Colin Holter’s hilarious send-up of the curmudgeonly composer includes the following decree:
I will continue to write the same kind of music I wrote when I experienced my first critical success—my “breakthrough,” if you will—until death.
While Colin’s vow was tongue-in-cheek, I’m starting to think it’s really the way to go. Churning out the same stuff over and over again is exactly what great artists do, from Ellsworth Kelly and Agnes Martin to David Mamet and Woody Allen—infinite variations on the same theme just seems to work. So if artists across the board don’t have a problem with tinkering around in the same old niche for their entire career, let ‘em. Why should we lambaste composers for, say, having a strong affinity for arpeggios and sub-dominant minor chord progressions?
Not unrelated, I finally got around to seeing Pan’s Labyrinth over the weekend. The film was touted by some Dublin-based friends who insisted that I immediately run out and see it, but that was a good few months before it was released here in the States. Luckily, half a year later and Oscar season over, my local movie house is still screening this Spanish import. I have to say, I was impressed. The most striking thing about the movie is how intensely gripping it is, despite the fact that the look, style, and storyline seem all too familiar. No matter how many giant toads, pasty dudes with eyeballs on their hands, and polymorphic flying bugs you throw in, it’s still just a fairytale, and the film adheres to its premise. Personally, I find it difficult to be totally riveted by something that lacks originality, but this film managed to win me over somehow. Sometimes this same weird strain of inventive non-innovation grabs my ears in a piece of music. It’s the fly in the ointment, so to speak, as older generations of composers constantly stress the importance of innovation. Is it possible that they’ve been barking up the wrong tree?

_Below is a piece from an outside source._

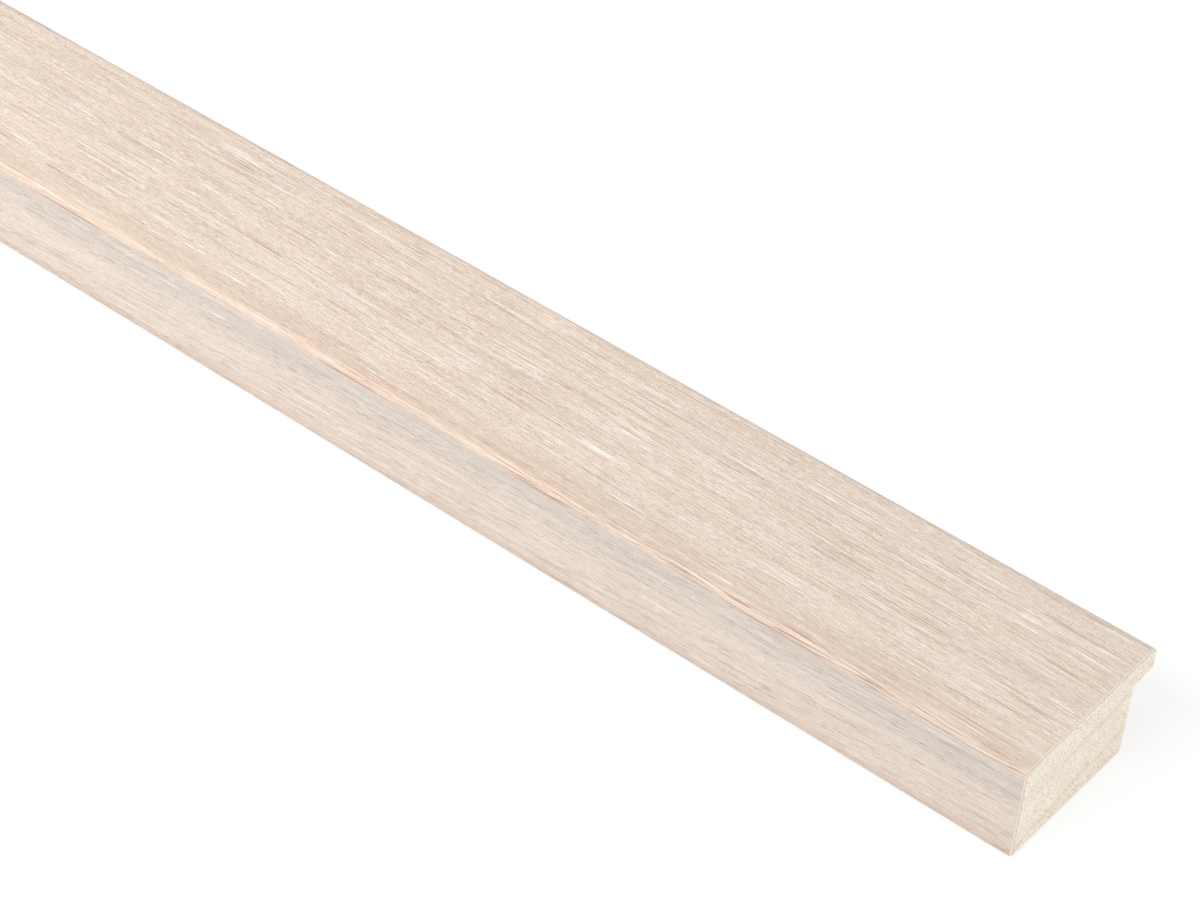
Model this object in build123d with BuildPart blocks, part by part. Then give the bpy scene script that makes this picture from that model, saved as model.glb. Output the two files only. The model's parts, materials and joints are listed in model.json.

When sitting down to compose, it makes a lot of sense to extrapolate things from older pieces, preferably the elements that worked, leaving behind the stuff that fell flat. Instilled with the notion that a composer had to recreate not only the wheel, but the universe as well, each time they approach a new composition, I felt that copying and pasting from older stuff was cheating—but call me a cheater, because I did it anyway and then carried around the guilt. Looking back, I can’t believe I actually let myself feel burdened by the torchbearers of the new music must be “new” attitude. Interestingly, I think the quality of the music I’ve written has consistently improved since breaking that shackle. In fact, maybe when that next commission comes along I’ll break open the archive and throw together a 10-year highlights reel.